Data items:
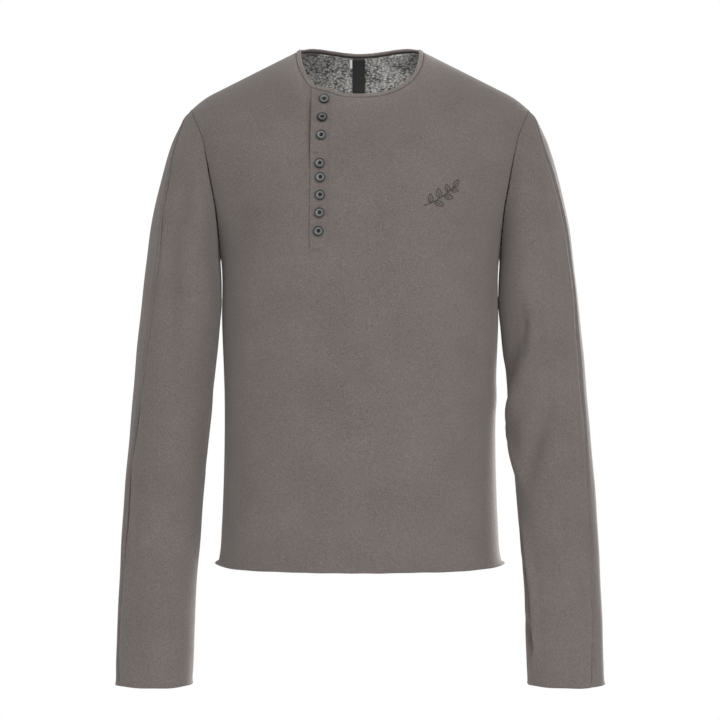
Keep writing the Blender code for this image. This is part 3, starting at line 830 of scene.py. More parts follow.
class BodyCloth:
    """The front and back panels, with their seams drawn in and their hem rolled."""

    half_columns = 64
    shoulder_rows, yoke_rows, armhole_rows, side_rows = 34, 18, 56, 92
    seam_groove, groove_width = 0.0011, 0.0024
    hem_roll, roll_height = 0.0030, 0.0075
    corner_x, dip_left_x, dip_right_x, dip, dip_reach = -0.0605, -0.0840, -0.0400, 0.0054, 0.035

    def __init__(self, form: BodyForm) -> None:
        """Build the grids of both panels.

        Args:
            form: the body's form.
        """
        self.form = form
        beside_seam = (0.98, 0.986, 0.991, 0.9955, 1.0)
        self.shares = np.concatenate((np.linspace(0, 0.972, self.half_columns), beside_seam))
        self.plain = {face: self._grid(face) for face in Face}
        self._dip_neck(self.plain[Face.FRONT])

    def _dip_neck(self, grid: np.ndarray) -> None:
        """Draw the front's neckline down towards the placket's upper right-hand corner."""
        x = grid[0, :, 0]
        right = (x - self.dip_left_x) / (self.corner_x - self.dip_left_x)
        left = (self.dip_right_x - x) / (self.dip_right_x - self.corner_x)
        amount = self.dip * np.clip(np.minimum(right, left), 0, 1) ** 1.3
        fade = np.clip(1 - run_lengths(grid, 0) / self.dip_reach, 0, 1) ** 2
        grid[:, :, 2] -= amount * fade
        grid[:, :, 1] = self.form.depth(grid[:, :, 0], grid[:, :, 2], Face.FRONT)

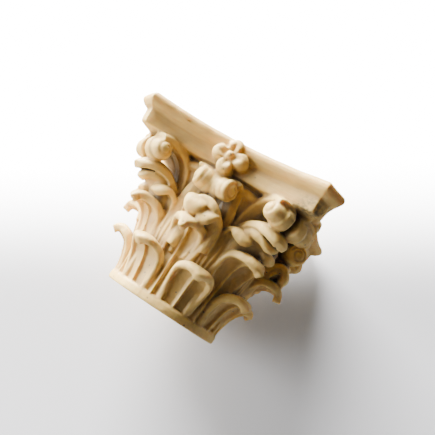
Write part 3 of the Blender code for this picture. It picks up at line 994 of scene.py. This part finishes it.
def added(tree, kind, **settings):
    """A node in a tree, with its own settings."""
    node = tree.nodes.new(kind)
    for name, value in settings.items():
        setattr(node, name, value)
    return node


def put(tree, value, socket):
    """A link or a plain value into one input."""
    if isinstance(value, bpy.types.NodeSocket):
        tree.links.new(value, socket)
    else:
        socket.default_value = value


def fed(tree, node, **inputs):
    """Values or links into a node's inputs, each named as on the node with _ for a space."""
    for name, value in inputs.items():
        put(tree, value, node.inputs[name.replace("_", " ")])
    return node


def calculated(tree, operation, *values):
    """The result of a Math node."""
    node = added(tree, "ShaderNodeMath", operation=operation, use_clamp=operation in ("MULTIPLY", "ADD"))
    for socket, value in zip(node.inputs, values):
        put(tree, value, socket)
    return node.outputs["Value"]


def times(tree, first, second):
    """Two values multiplied."""
    return calculated(tree, "MULTIPLY", first, second)


def ranged(tree, value, low, high, start=0.0, end=1.0):
    """A value read between two limits, eased at both ends."""
    node = added(tree, "ShaderNodeMapRange", interpolation_type="SMOOTHSTEP")
    for socket, given in zip(node.inputs, (value, low, high, start, end)):
        put(tree, given, socket)
    return node.outputs["Result"]


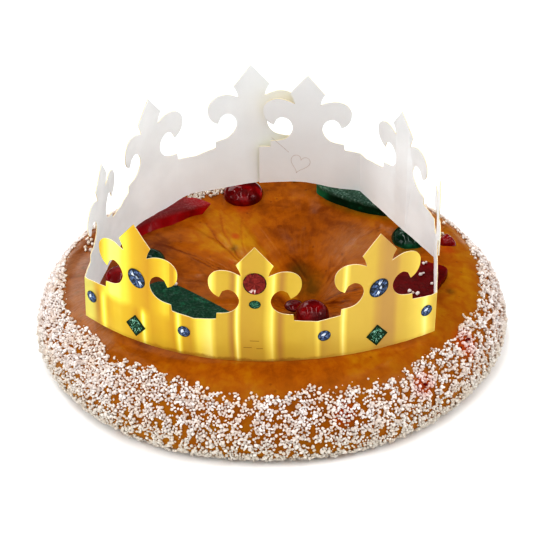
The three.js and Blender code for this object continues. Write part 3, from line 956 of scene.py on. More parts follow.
class BentCard:
    """Where a point of the flat strip lies once the card is bent round the cake."""

    def __init__(self, step):
        left = walk_card(LEFT_WALK, -1, step)
        right = walk_card(RIGHT_WALK, 1, step)
        rows = np.array(left[::-1] + [[0, *FRONT, 0]] + right, float)
        self.along, x, y, heading, crease = rows.T
        heading = np.radians(heading)
        out = np.stack([np.sin(heading), -np.cos(heading), 0 * heading], 1)
        middles, leans, _ = zip(*LILIES)
        lean = np.radians(np.interp(self.along, middles, leans))
        upright = np.array([0, -CARD["tilt"], 1]) / math.hypot(1, CARD["tilt"])
        self.rise = upright * np.cos(lean)[:, None] + out * np.sin(lean)[:, None]
        self.out = out / np.cos(np.radians(crease / 2))[:, None]
        level = CARD["stands_at"] + CARD["tilt"] * (y - CARD["tilt_from"]) + CARD["gap"]
        self.foot = np.stack([x, y, level], 1)

    def place(self, along, up, out):
        def between(rows):
            return np.stack([np.interp(along, self.along, rows[:, k]) for k in range(3)], 1)
        up, out = np.asarray(up)[:, None], np.asarray(out)[:, None]
        return between(self.foot) + between(self.rise) * up + between(self.out) * out


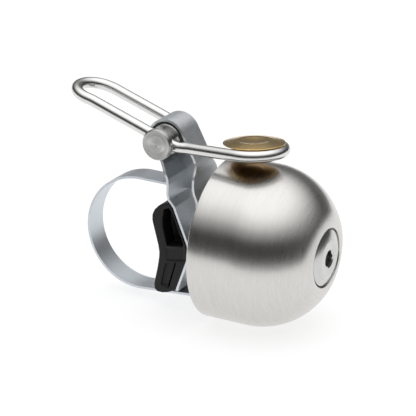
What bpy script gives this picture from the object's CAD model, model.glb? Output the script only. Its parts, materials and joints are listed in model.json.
"""Looks of the compact strap-mounted bicycle bell, built around its CAD frame. Metres."""
import json
import math

import bmesh
import bpy
from mathutils import Matrix, Vector

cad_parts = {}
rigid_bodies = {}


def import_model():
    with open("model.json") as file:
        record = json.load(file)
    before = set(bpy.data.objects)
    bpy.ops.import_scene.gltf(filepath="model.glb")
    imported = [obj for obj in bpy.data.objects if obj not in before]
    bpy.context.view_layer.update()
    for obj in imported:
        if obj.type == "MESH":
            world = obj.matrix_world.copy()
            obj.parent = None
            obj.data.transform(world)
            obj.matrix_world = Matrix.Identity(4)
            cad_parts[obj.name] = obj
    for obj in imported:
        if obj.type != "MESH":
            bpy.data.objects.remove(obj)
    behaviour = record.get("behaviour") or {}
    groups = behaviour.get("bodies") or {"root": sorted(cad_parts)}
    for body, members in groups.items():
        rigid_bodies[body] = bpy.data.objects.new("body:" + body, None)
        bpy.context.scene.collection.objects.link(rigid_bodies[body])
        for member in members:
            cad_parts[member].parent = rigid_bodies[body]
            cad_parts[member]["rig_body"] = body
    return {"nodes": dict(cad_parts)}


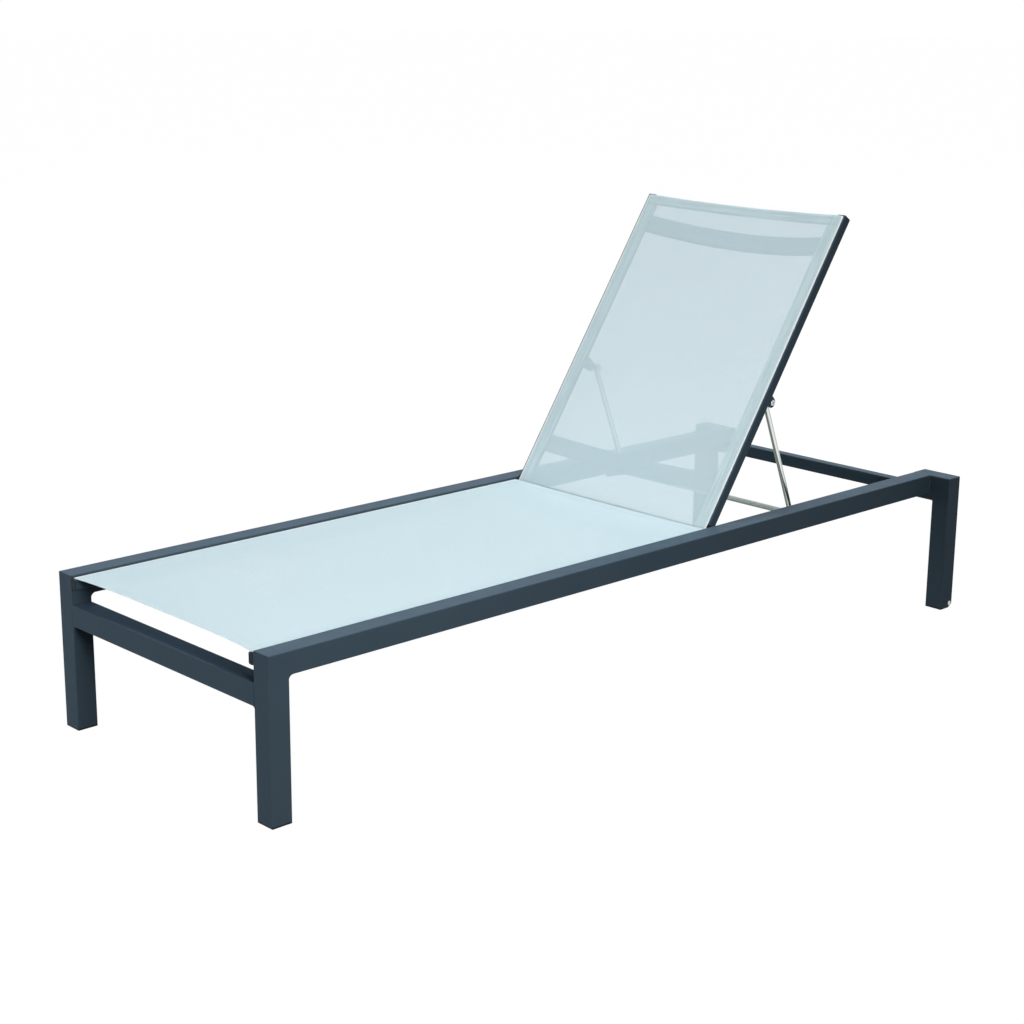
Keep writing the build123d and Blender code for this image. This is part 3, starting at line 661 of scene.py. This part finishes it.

# EXERCISE BRIEF:
Write out every record shown above, word for word.

# THE OUTPUT:
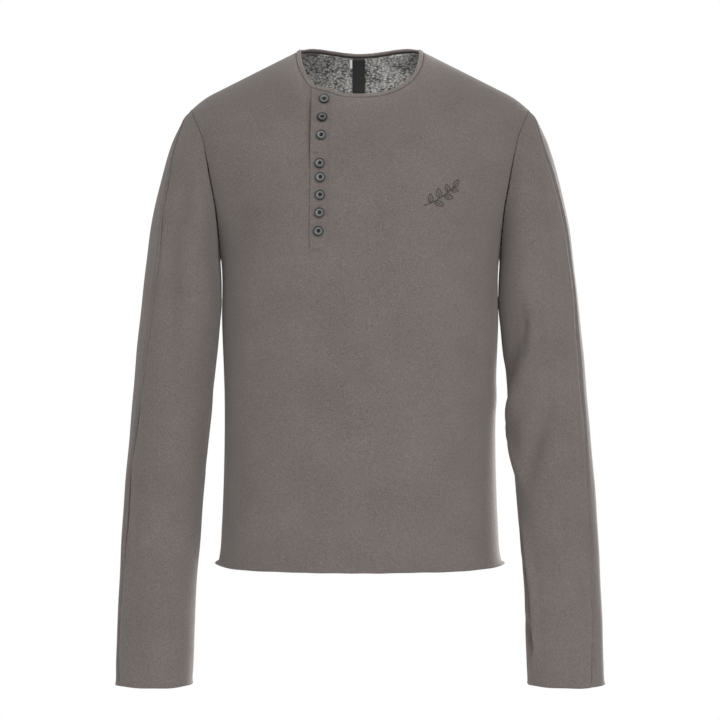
Keep writing the Blender code for this image. This is part 3, starting at line 830 of scene.py. More parts follow.
class BodyCloth:
    """The front and back panels, with their seams drawn in and their hem rolled."""

    half_columns = 64
    shoulder_rows, yoke_rows, armhole_rows, side_rows = 34, 18, 56, 92
    seam_groove, groove_width = 0.0011, 0.0024
    hem_roll, roll_height = 0.0030, 0.0075
    corner_x, dip_left_x, dip_right_x, dip, dip_reach = -0.0605, -0.0840, -0.0400, 0.0054, 0.035

    def __init__(self, form: BodyForm) -> None:
        """Build the grids of both panels.

        Args:
            form: the body's form.
        """
        self.form = form
        beside_seam = (0.98, 0.986, 0.991, 0.9955, 1.0)
        self.shares = np.concatenate((np.linspace(0, 0.972, self.half_columns), beside_seam))
        self.plain = {face: self._grid(face) for face in Face}
        self._dip_neck(self.plain[Face.FRONT])

    def _dip_neck(self, grid: np.ndarray) -> None:
        """Draw the front's neckline down towards the placket's upper right-hand corner."""
        x = grid[0, :, 0]
        right = (x - self.dip_left_x) / (self.corner_x - self.dip_left_x)
        left = (self.dip_right_x - x) / (self.dip_right_x - self.corner_x)
        amount = self.dip * np.clip(np.minimum(right, left), 0, 1) ** 1.3
        fade = np.clip(1 - run_lengths(grid, 0) / self.dip_reach, 0, 1) ** 2
        grid[:, :, 2] -= amount * fade
        grid[:, :, 1] = self.form.depth(grid[:, :, 0], grid[:, :, 2], Face.FRONT)

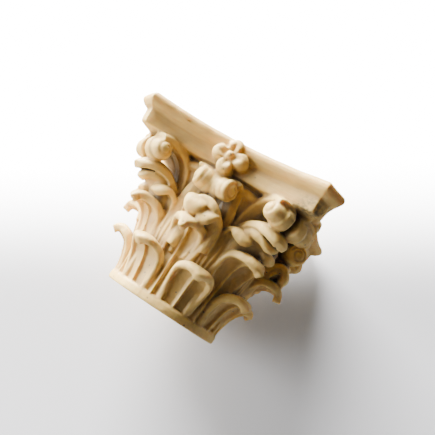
Write part 3 of the Blender code for this picture. It picks up at line 994 of scene.py. This part finishes it.
def added(tree, kind, **settings):
    """A node in a tree, with its own settings."""
    node = tree.nodes.new(kind)
    for name, value in settings.items():
        setattr(node, name, value)
    return node


def put(tree, value, socket):
    """A link or a plain value into one input."""
    if isinstance(value, bpy.types.NodeSocket):
        tree.links.new(value, socket)
    else:
        socket.default_value = value


def fed(tree, node, **inputs):
    """Values or links into a node's inputs, each named as on the node with _ for a space."""
    for name, value in inputs.items():
        put(tree, value, node.inputs[name.replace("_", " ")])
    return node


def calculated(tree, operation, *values):
    """The result of a Math node."""
    node = added(tree, "ShaderNodeMath", operation=operation, use_clamp=operation in ("MULTIPLY", "ADD"))
    for socket, value in zip(node.inputs, values):
        put(tree, value, socket)
    return node.outputs["Value"]


def times(tree, first, second):
    """Two values multiplied."""
    return calculated(tree, "MULTIPLY", first, second)


def ranged(tree, value, low, high, start=0.0, end=1.0):
    """A value read between two limits, eased at both ends."""
    node = added(tree, "ShaderNodeMapRange", interpolation_type="SMOOTHSTEP")
    for socket, given in zip(node.inputs, (value, low, high, start, end)):
        put(tree, given, socket)
    return node.outputs["Result"]


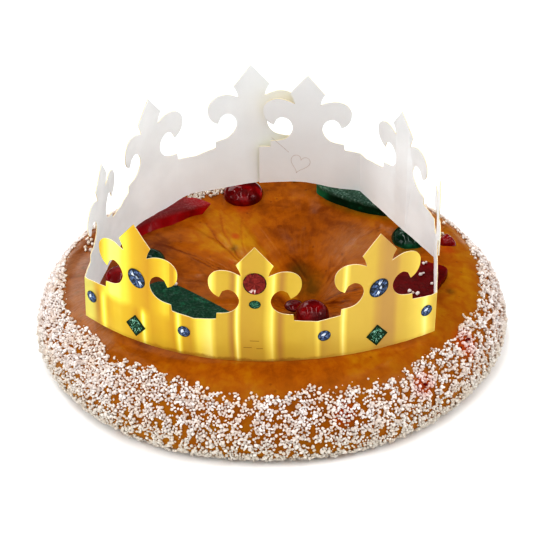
The three.js and Blender code for this object continues. Write part 3, from line 956 of scene.py on. More parts follow.
class BentCard:
    """Where a point of the flat strip lies once the card is bent round the cake."""

    def __init__(self, step):
        left = walk_card(LEFT_WALK, -1, step)
        right = walk_card(RIGHT_WALK, 1, step)
        rows = np.array(left[::-1] + [[0, *FRONT, 0]] + right, float)
        self.along, x, y, heading, crease = rows.T
        heading = np.radians(heading)
        out = np.stack([np.sin(heading), -np.cos(heading), 0 * heading], 1)
        middles, leans, _ = zip(*LILIES)
        lean = np.radians(np.interp(self.along, middles, leans))
        upright = np.array([0, -CARD["tilt"], 1]) / math.hypot(1, CARD["tilt"])
        self.rise = upright * np.cos(lean)[:, None] + out * np.sin(lean)[:, None]
        self.out = out / np.cos(np.radians(crease / 2))[:, None]
        level = CARD["stands_at"] + CARD["tilt"] * (y - CARD["tilt_from"]) + CARD["gap"]
        self.foot = np.stack([x, y, level], 1)

    def place(self, along, up, out):
        def between(rows):
            return np.stack([np.interp(along, self.along, rows[:, k]) for k in range(3)], 1)
        up, out = np.asarray(up)[:, None], np.asarray(out)[:, None]
        return between(self.foot) + between(self.rise) * up + between(self.out) * out


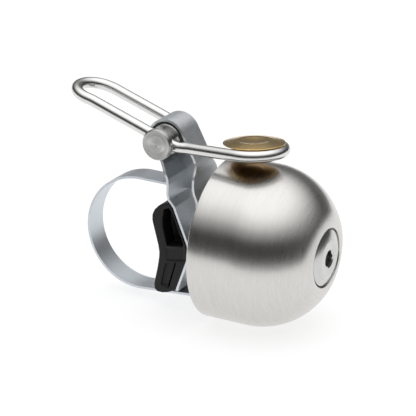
What bpy script gives this picture from the object's CAD model, model.glb? Output the script only. Its parts, materials and joints are listed in model.json.
"""Looks of the compact strap-mounted bicycle bell, built around its CAD frame. Metres."""
import json
import math

import bmesh
import bpy
from mathutils import Matrix, Vector

cad_parts = {}
rigid_bodies = {}


def import_model():
    with open("model.json") as file:
        record = json.load(file)
    before = set(bpy.data.objects)
    bpy.ops.import_scene.gltf(filepath="model.glb")
    imported = [obj for obj in bpy.data.objects if obj not in before]
    bpy.context.view_layer.update()
    for obj in imported:
        if obj.type == "MESH":
            world = obj.matrix_world.copy()
            obj.parent = None
            obj.data.transform(world)
            obj.matrix_world = Matrix.Identity(4)
            cad_parts[obj.name] = obj
    for obj in imported:
        if obj.type != "MESH":
            bpy.data.objects.remove(obj)
    behaviour = record.get("behaviour") or {}
    groups = behaviour.get("bodies") or {"root": sorted(cad_parts)}
    for body, members in groups.items():
        rigid_bodies[body] = bpy.data.objects.new("body:" + body, None)
        bpy.context.scene.collection.objects.link(rigid_bodies[body])
        for member in members:
            cad_parts[member].parent = rigid_bodies[body]
            cad_parts[member]["rig_body"] = body
    return {"nodes": dict(cad_parts)}


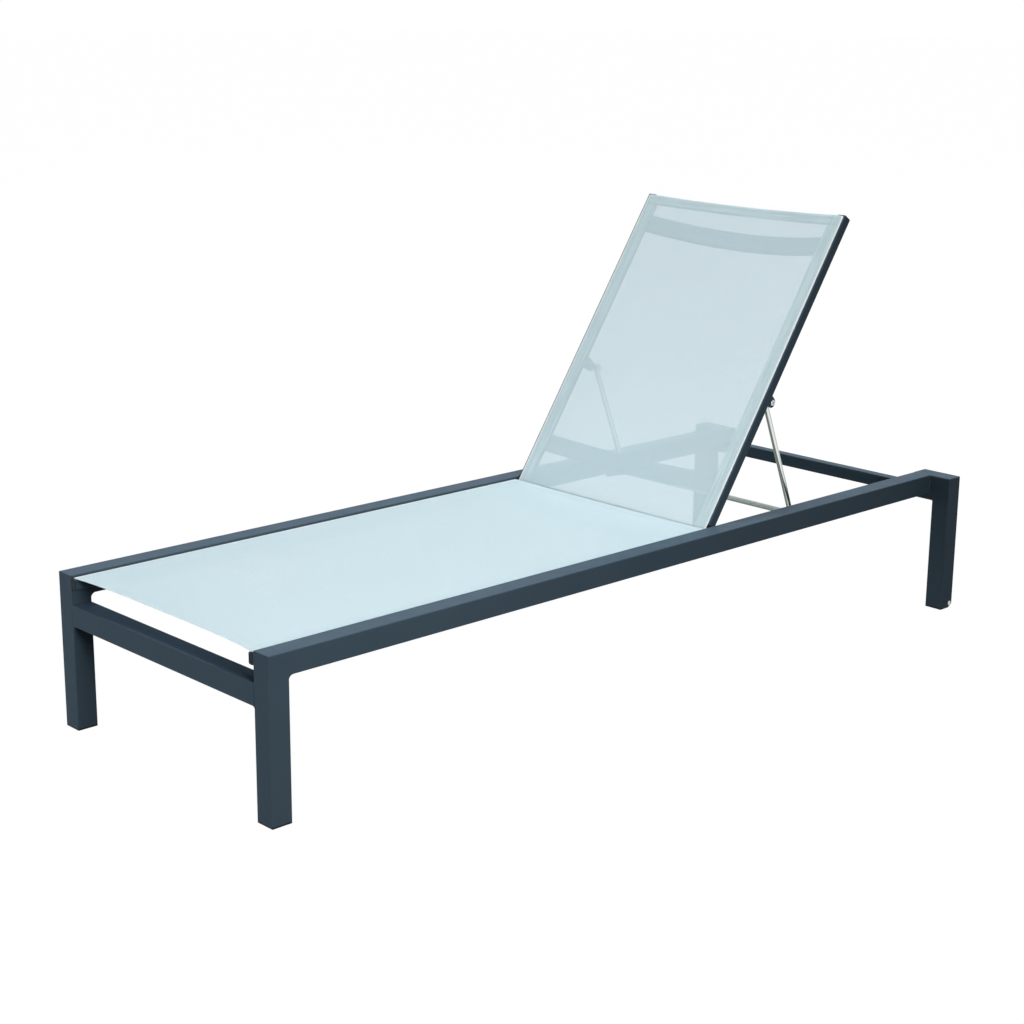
Keep writing the build123d and Blender code for this image. This is part 3, starting at line 661 of scene.py. This part finishes it.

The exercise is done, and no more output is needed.